Annie Lucretia Moore Adams, my maternal great great grandmother
Main Street, Fairfield, Washington, Summer 1908, from the cover of Early History of Fairfield: Glimpses of Life in a Pioneer Farming Town, published by Ye Galleon Press, 1960
I have written here before about my efforts to unearth family pictures and stories. Why I couldn't have been more interested when my mother and grandmother, who loved family history, were alive I cannot say. Perhaps it's just that now that I am retired I have time available, and the internet makes sharing information easier. At any rate, coming up in three weeks I'm taking a two week trip with my sister-in-law to Washington state, where my grandmother was born and lived as a child. Besides a chance to gawk at the Cascades and the Columbia river, the trip is an opportunity to visit places she lived, and meet a couple distant cousins.
Grandma Tess often spoke of her Adams family, though I didn't pay enough attention at the time. She was born Bernice Ann Adams, and her paternal grandparents were Herman Heinrich Adams and Annie L. Adams. Her father, Len Adams, was a handsome railroad engineer who eventually was shot by a coworker. Bernice's mother, Nellie, remarried the son of a wealthy businessman in Spokane, but that's another story. Until her death Bernice corresponded with her cousins in Fairfield, though she never saw them again. I think she'd be pleased that I'll see Fairfield, visit family graves, and meet at least one of the surviving Adams clan there.

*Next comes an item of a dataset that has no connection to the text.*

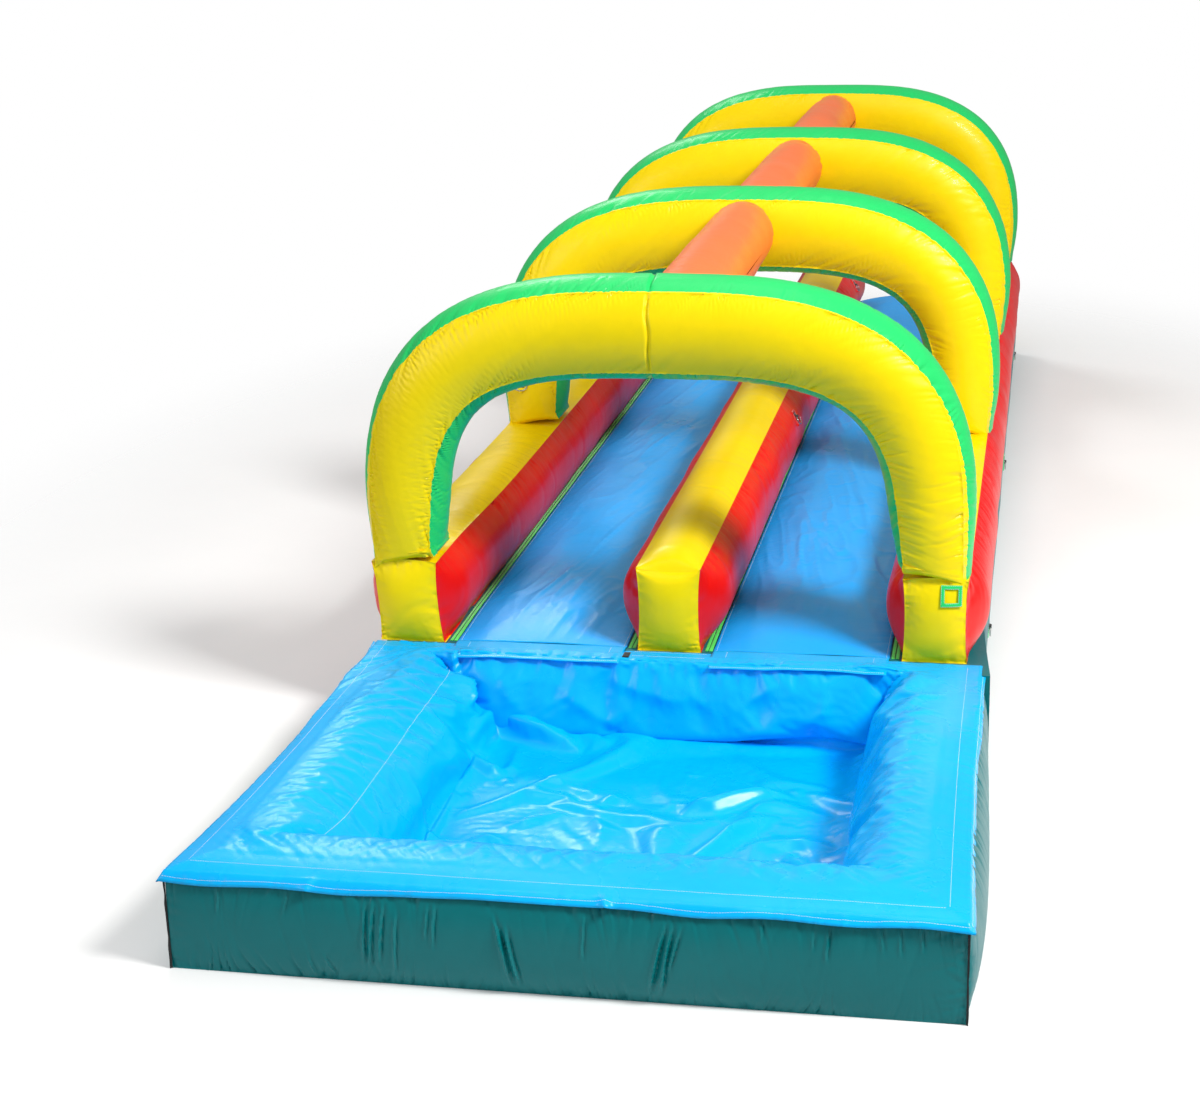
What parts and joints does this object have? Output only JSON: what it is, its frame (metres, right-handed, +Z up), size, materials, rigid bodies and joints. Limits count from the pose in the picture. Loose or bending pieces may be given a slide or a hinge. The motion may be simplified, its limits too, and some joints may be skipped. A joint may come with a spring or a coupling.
{
  "type": "inflatable water slide",
  "caption": "Inflatable water slide: side-by-side crowned lanes between air-filled walls under arches joined by a ridge tube, running into a lined splash pool.",
  "frame": {"origin": "middle of the bounding box, on the ground", "axes": "+X to the right seen from the splash pool, +Y from the splash pool's front to the rear end with the air inlet, +Z up"},
  "size_m": [3.4674, 12.62, 2.428],
  "materials": {
    "teal_vinyl": "glossy PVC-coated polyester",
    "blue_vinyl": "high-gloss PVC-coated polyester",
    "yellow_vinyl": "glossy PVC-coated polyester",
    "red_vinyl": "glossy PVC-coated polyester",
    "green_vinyl": "glossy PVC-coated polyester",
    "orange_vinyl": "glossy PVC-coated polyester",
    "lime_strip": "woven hook-and-loop tape",
    "white_fabric": "coated inner web",
    "black_webbing": "woven webbing",
    "ring_steel": "plated steel rod"
  },
  "bodies": {
    "slide": {"arch_1": "yellow_vinyl", "arch_2": "yellow_vinyl", "arch_3": "yellow_vinyl", "arch_4": "yellow_vinyl", "ridge_tube_1": "orange_vinyl", "ridge_tube_2": "orange_vinyl", "ridge_tube_3": "orange_vinyl", "lane_bed": "teal_vinyl", "bed_baffle_left_inner": "white_fabric", "bed_baffle_left_middle": "white_fabric", "bed_baffle_left_outer": "white_fabric", "bed_baffle_right_inner": "white_fabric", "bed_baffle_right_middle": "white_fabric", "bed_baffle_right_outer": "white_fabric", "pool_front_bumper": "teal_vinyl", "pool_left_bumper": "teal_vinyl", "pool_right_bumper": "teal_vinyl", "pool_floor": "teal_vinyl", "pool_liner": "blue_vinyl", "lane_cover_left": "blue_vinyl", "lane_cover_right": "blue_vinyl", "hook_strip_left_inner": "lime_strip", "hook_strip_left_outer": "lime_strip", "hook_strip_right_inner": "lime_strip", "hook_strip_right_outer": "lime_strip", "side_wall_left": "red_vinyl", "side_wall_right": "red_vinyl", "centre_divider": "yellow_vinyl", "base_left_1_anchor": "green_vinyl", "base_left_2_anchor": "green_vinyl", "base_left_3_anchor": "green_vinyl", "base_right_1_anchor": "green_vinyl", "base_right_2_anchor": "green_vinyl", "base_right_3_anchor": "green_vinyl", "arch_left_anchor": "yellow_vinyl", "divider_1_anchor": "red_vinyl", "divider_2_anchor": "red_vinyl", "cap_frame": "green_vinyl", "inlet_sleeve": "red_vinyl", "inlet_strap": "black_webbing", "zip_tape": "black_webbing"},
    "base_left_1_ring": {"base_left_1_ring": "ring_steel"},
    "base_left_2_ring": {"base_left_2_ring": "ring_steel"},
    "base_left_3_ring": {"base_left_3_ring": "ring_steel"},
    "base_right_1_ring": {"base_right_1_ring": "ring_steel"},
    "base_right_2_ring": {"base_right_2_ring": "ring_steel"},
    "base_right_3_ring": {"base_right_3_ring": "ring_steel"},
    "arch_left_ring": {"arch_left_ring": "ring_steel"},
    "divider_1_ring": {"divider_1_ring": "ring_steel"},
    "divider_2_ring": {"divider_2_ring": "ring_steel"},
    "front_flap_left": {"front_flap_left": "blue_vinyl"},
    "front_flap_right": {"front_flap_right": "blue_vinyl"},
    "zip_slider": {"zip_slider": "ring_steel"},
    "zip_flap": {"zip_flap": "teal_vinyl"}
  },
  "joints": [
    {"name": "base_left_1_ring_swing", "type": "hinge", "parent": "slide", "child": "base_left_1_ring", "pos_m": [-1.63632, -1.91, 0.15], "axis": [0, 1, 0], "range_deg": [0, 150]},
    {"name": "base_left_2_ring_swing", "type": "hinge", "parent": "slide", "child": "base_left_2_ring", "pos_m": [-1.63632, 1.69, 0.15], "axis": [0, 1, 0], "range_deg": [0, 150]},
    {"name": "base_left_3_ring_swing", "type": "hinge", "parent": "slide", "child": "base_left_3_ring", "pos_m": [-1.63632, 5.29, 0.15], "axis": [0, 1, 0], "range_deg": [0, 150]},
    {"name": "base_right_1_ring_swing", "type": "hinge", "parent": "slide", "child": "base_right_1_ring", "pos_m": [1.63632, -1.91, 0.15], "axis": [0, -1, 0], "range_deg": [0, 150]},
    {"name": "base_right_2_ring_swing", "type": "hinge", "parent": "slide", "child": "base_right_2_ring", "pos_m": [1.63632, 1.69, 0.15], "axis": [0, -1, 0], "range_deg": [0, 150]},
    {"name": "base_right_3_ring_swing", "type": "hinge", "parent": "slide", "child": "base_right_3_ring", "pos_m": [1.63632, 5.29, 0.15], "axis": [0, -1, 0], "range_deg": [0, 150]},
    {"name": "arch_left_ring_swing", "type": "hinge", "parent": "slide", "child": "arch_left_ring", "pos_m": [-1.45499, -0.43688, 1.185], "axis": [-1, 0, 0], "range_deg": [0, 150]},
    {"name": "divider_1_ring_swing", "type": "hinge", "parent": "slide", "child": "divider_1_ring", "pos_m": [0.26815, 0.34, 0.80014], "axis": [0, -1, 0], "range_deg": [0, 150]},
    {"name": "divider_2_ring_swing", "type": "hinge", "parent": "slide", "child": "divider_2_ring", "pos_m": [0.26815, 4.99, 0.80014], "axis": [0, -1, 0], "range_deg": [0, 150]},
    {"name": "front_flap_left_lift", "type": "hinge", "parent": "slide", "child": "front_flap_left", "pos_m": [-0.6935, -3.33, 0.4586], "axis": [-1, 0, 0], "range_deg": [0, 100]},
    {"name": "front_flap_right_lift", "type": "hinge", "parent": "slide", "child": "front_flap_right", "pos_m": [0.6935, -3.33, 0.4586], "axis": [-1, 0, 0], "range_deg": [0, 100]},
    {"name": "zip_slider_run", "type": "slide", "parent": "slide", "child": "zip_slider", "axis": [1, 0, 0], "range_m": [0, 0.456]},
    {"name": "zip_flap_lift", "type": "hinge", "parent": "slide", "child": "zip_flap", "pos_m": [1, 6.01346, 0.19], "axis": [1, 0, 0], "range_deg": [0, 150]}
  ]
}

Among Grandma's papers was a book published by her cousin, Glen Adams. Adams founded Ye Galleon Press that specialized in local history. The paperbound book Early History of Fairfield has several stories about the Adams family. Here are a few excerpts that show a little what these folks were like, and what it was like to live as a pioneer:
With the coming of the first permanent white settlers from the Willamette Valley of the Oregon Territory and various parts of the Midwest, early social life settles around Fairfield was limited to the companionship of the members of the family among themselves and an occasional visit with some other pioneer passing through the area for the first time. As years went by and several families took homesteads in the Rock Creek area or the Rattlers Run area, for instance, each family sought companionship with neighbor families and found Sundays the best day for visiting each other. A neighbor family might be invited to dinner and to spend the rest of the day. The elders visited together, or perhaps men might go out in the wood shed or kitchen to play cards while the children played games and in winter turned to coasting down the snowy hills or skating on creek ponds.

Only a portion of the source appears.